Judges grouped within the initiative called For Open Justice (ZOJ) backed up Žitňanská’s charge that the criticism in the resolution prepared by the EAJ was based on incorrect information, with representatives of ZOJ telling the media that it was the fault of the Slovak Association of Judges that the EAJ had faulty information.
Opposition wants Žitňanská out
Slovakia’s parliamentary opposition quickly seized on the criticism made by the EAJ, and the leader of Smer party, Robert Fico, stated his party may initiate a no-confidence vote in the justice minister. Fico accused Žitňanská of using her 14 months as minister to “do away with Supreme Court President Stefan Harabin” and to politicise the judiciary and the prosecutors’ offices.
“Slovakia’s judiciary does not deserve a minister like this,” Fico told a press conference on October 3.
Žitňanská said on October 4 that the changes she is pursuing as justice minister are based on the programme statement adopted by the government in 2010 and that she sees it as her duty to follow that document.
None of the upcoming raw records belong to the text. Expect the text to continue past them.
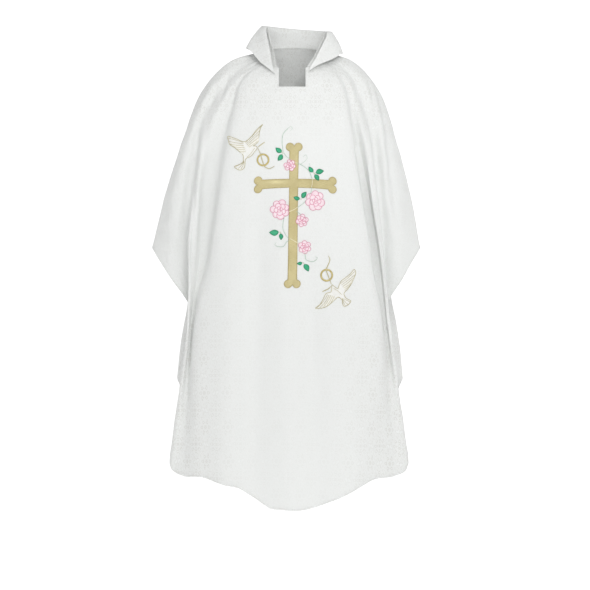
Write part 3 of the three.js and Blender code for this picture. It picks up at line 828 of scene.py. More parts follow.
# ---------------------------------------------------------------------------------------------
# Collar. A stiffened band of damask, interlining and under collar stands on the neck seam, rolls
# over at its rim and falls outside in two broad points; its front ends part above the slot.
# ---------------------------------------------------------------------------------------------
collar_end, rim_end = 150, 121  # degrees from the centre back
collar_stand, collar_flare, collar_fall = 0.066, 0.019, 0.125
roll_radius, fall_rise, fall_turns = 0.0075, 0.005, 0.76
collar_lean, collar_shift = 0.085, 0.013
seam_clearance = 0.0006
rim_dip = 0.008  # the rim is this much lower at its front ends than at the centre back
point_reach, point_place, point_spread = 0.014, 0.74, 0.13
left_drop = 0.012  # the fall's left point hangs this much lower
layer_thickness, layer_step = 0.0010, 0.0013

seam_places = np.linspace(0, last_rail, 3001)
seam_tracks = {facing: (hung_surface(facing, seam_places, [0.0])[:, 0],
                        hung_normal(facing, seam_places, [0.0])[:, 0]) for facing in (-1, 1)}


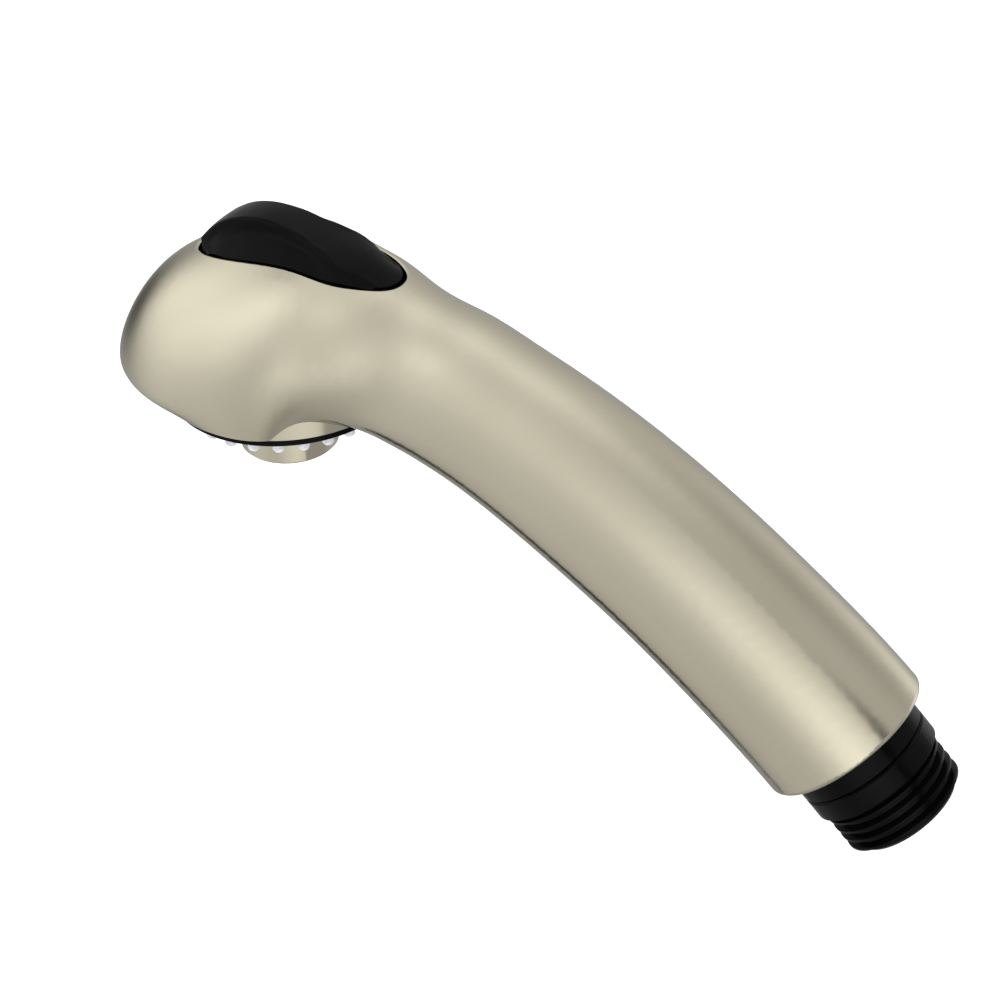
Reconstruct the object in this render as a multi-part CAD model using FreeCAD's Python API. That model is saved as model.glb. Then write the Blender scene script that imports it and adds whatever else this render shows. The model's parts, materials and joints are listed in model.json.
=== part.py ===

“Surprisingly, after four years [Fico] discovered the judiciary and started acting as if the previous four years of his government had been a walk in the rose garden for all ‘inconvenient’ judges; as if there had not been chicanery in lawsuits, as if foreign diplomats had not come to watch disciplinary proceedings, as if there had not been a problem of cronyism at courts, as if we forgot about passing notes and influencing courts’ rulings,” she stated.
Parliament’s committee on constitutional and legal affairs debated the second package of changes to the law on judges proposed by the Justice Ministry on October 4. At that hearing Žitňanská told the committee that she considered reintroduction of a system for evaluation of judges as the most important change in the package, something she said the Fico-led government had abolished.